**Your objective**
Up to and including the line that contains "COLLAR_ROOT_RADIUS = 1.4 * MM", write out each line of the material from its first line, exactly.

## Begin

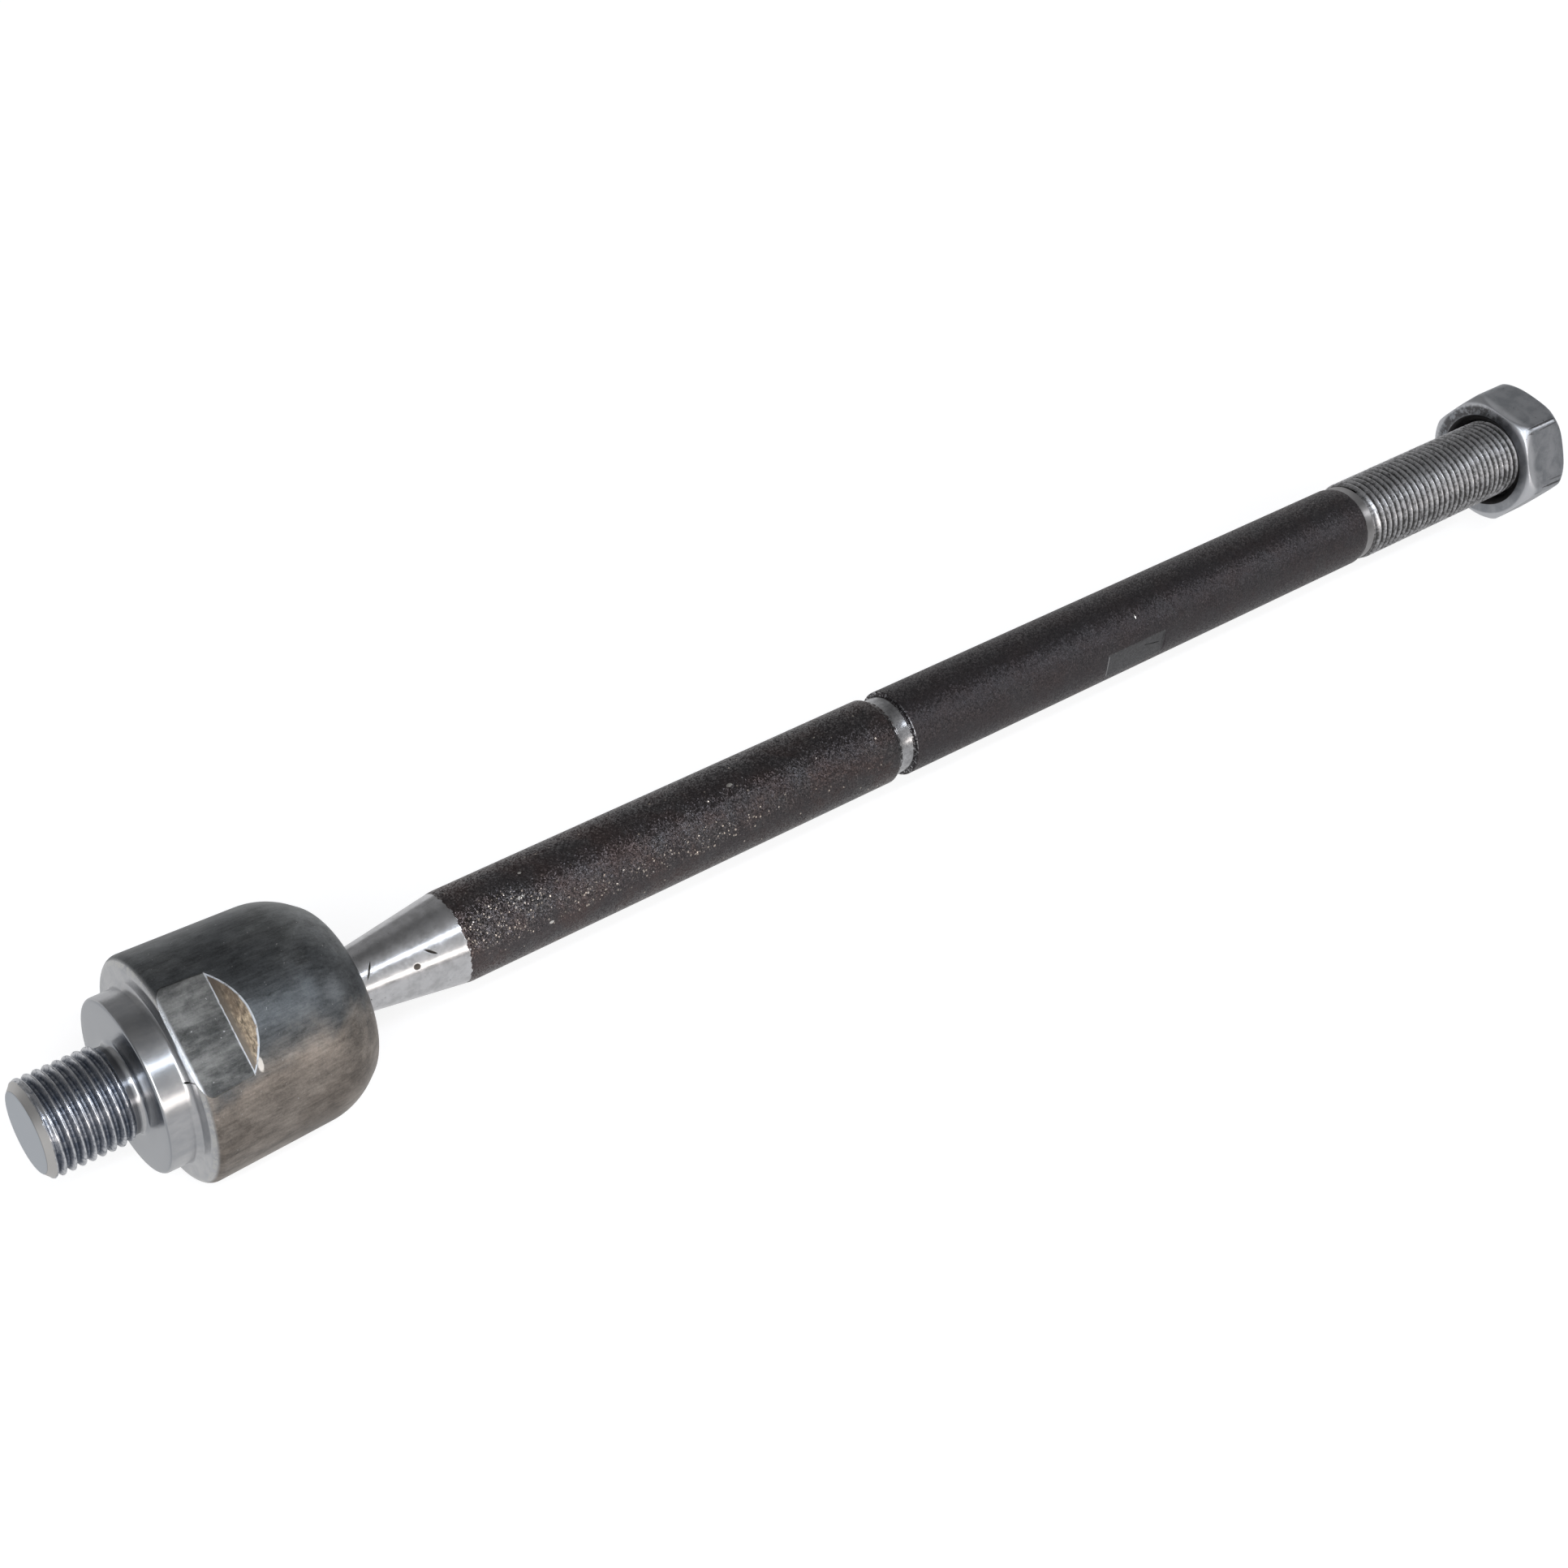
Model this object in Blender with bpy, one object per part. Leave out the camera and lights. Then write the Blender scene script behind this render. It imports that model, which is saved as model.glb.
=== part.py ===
"""Inner tie rod: a threaded socket that holds a ball, and the long rod that the ball ends.

The socket screws into the end of a steering rack by its shank and is turned by two wrench
flats. The ball at the rod's inner end sits in a slotted plastic bearing, which a disc spring
presses, and the socket's rim is rolled in over it. The far end of the rod is threaded for an
outer end and carries a jam nut.

Metres, +Z up. The rod's axis runs along +X from the shank to the nut, the part lies on its
side, and the origin is below the middle of the part on the level of its lowest point.
Outlines are pairs of distance from the shank's end face and radius.
"""
from math import acos, asin, atan, cos, pi, radians, sin, sqrt, tan

import bmesh
import bpy

MM = 0.001

# Shank, screwed into the rack
SHANK_LENGTH = 14.1 * MM
SHANK_THREAD_RADIUS = 7.07 * MM
SHANK_TIP_RADIUS = 6.06 * MM
SHANK_TIP_CHAMFER = 1.1 * MM
SHANK_RELIEF_LENGTH = 2.5 * MM
SHANK_RELIEF_RADIUS = 6.35 * MM
SHANK_RELIEF_RUNOUT = 0.5 * MM

# Collar that seats on the rack
COLLAR_STEP = 4.0 * MM
COLLAR_LENGTH = 4.4 * MM
COLLAR_EDGE_RADIUS = 1.0 * MM
COLLAR_ROOT_RADIUS = 1.4 * MM

# Barrel round the ball, slightly smaller towards the rod
BARREL_WALL = 4.2 * MM
BARREL_EDGE_RADIUS = 1.3 * MM
BARREL_BACK_WALL = 4.4 * MM
BARREL_DRAFT = 0.034
SHOULDER_LENGTH = 9.1 * MM
SHOULDER_RADIUS = 11.0 * MM
LIP_BEND_RADIUS = 4.8 * MM
SHOULDER_TURN = radians(37)
RIM_LAND = 0.25 * MM
RIM_FLARE = 0.25 * MM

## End

**Answer**
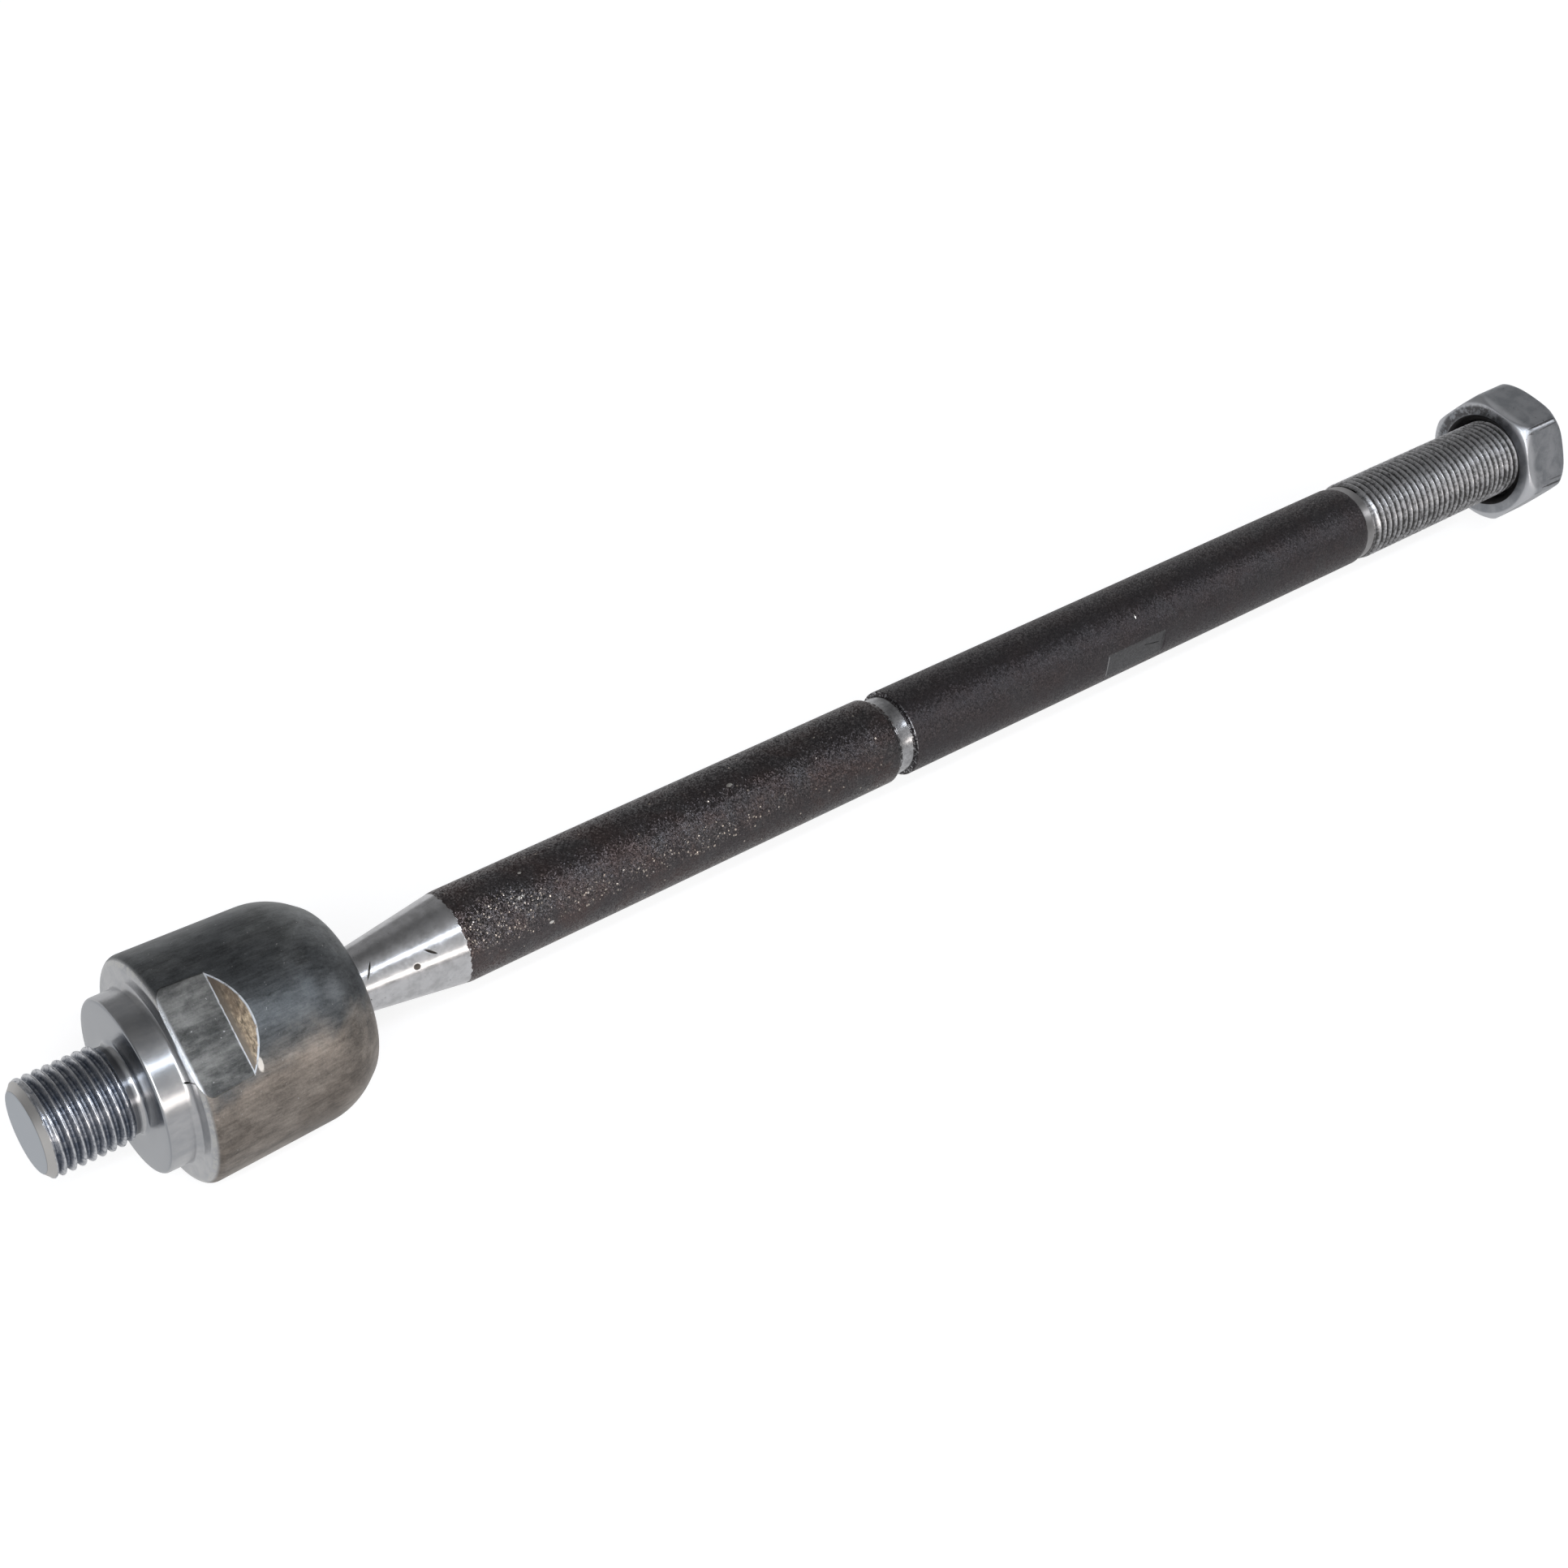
Model this object in Blender with bpy, one object per part. Leave out the camera and lights. Then write the Blender scene script behind this render. It imports that model, which is saved as model.glb.
=== part.py ===
"""Inner tie rod: a threaded socket that holds a ball, and the long rod that the ball ends.

The socket screws into the end of a steering rack by its shank and is turned by two wrench
flats. The ball at the rod's inner end sits in a slotted plastic bearing, which a disc spring
presses, and the socket's rim is rolled in over it. The far end of the rod is threaded for an
outer end and carries a jam nut.

Metres, +Z up. The rod's axis runs along +X from the shank to the nut, the part lies on its
side, and the origin is below the middle of the part on the level of its lowest point.
Outlines are pairs of distance from the shank's end face and radius.
"""
from math import acos, asin, atan, cos, pi, radians, sin, sqrt, tan

import bmesh
import bpy

MM = 0.001

# Shank, screwed into the rack
SHANK_LENGTH = 14.1 * MM
SHANK_THREAD_RADIUS = 7.07 * MM
SHANK_TIP_RADIUS = 6.06 * MM
SHANK_TIP_CHAMFER = 1.1 * MM
SHANK_RELIEF_LENGTH = 2.5 * MM
SHANK_RELIEF_RADIUS = 6.35 * MM
SHANK_RELIEF_RUNOUT = 0.5 * MM

# Collar that seats on the rack
COLLAR_STEP = 4.0 * MM
COLLAR_LENGTH = 4.4 * MM
COLLAR_EDGE_RADIUS = 1.0 * MM
COLLAR_ROOT_RADIUS = 1.4 * MM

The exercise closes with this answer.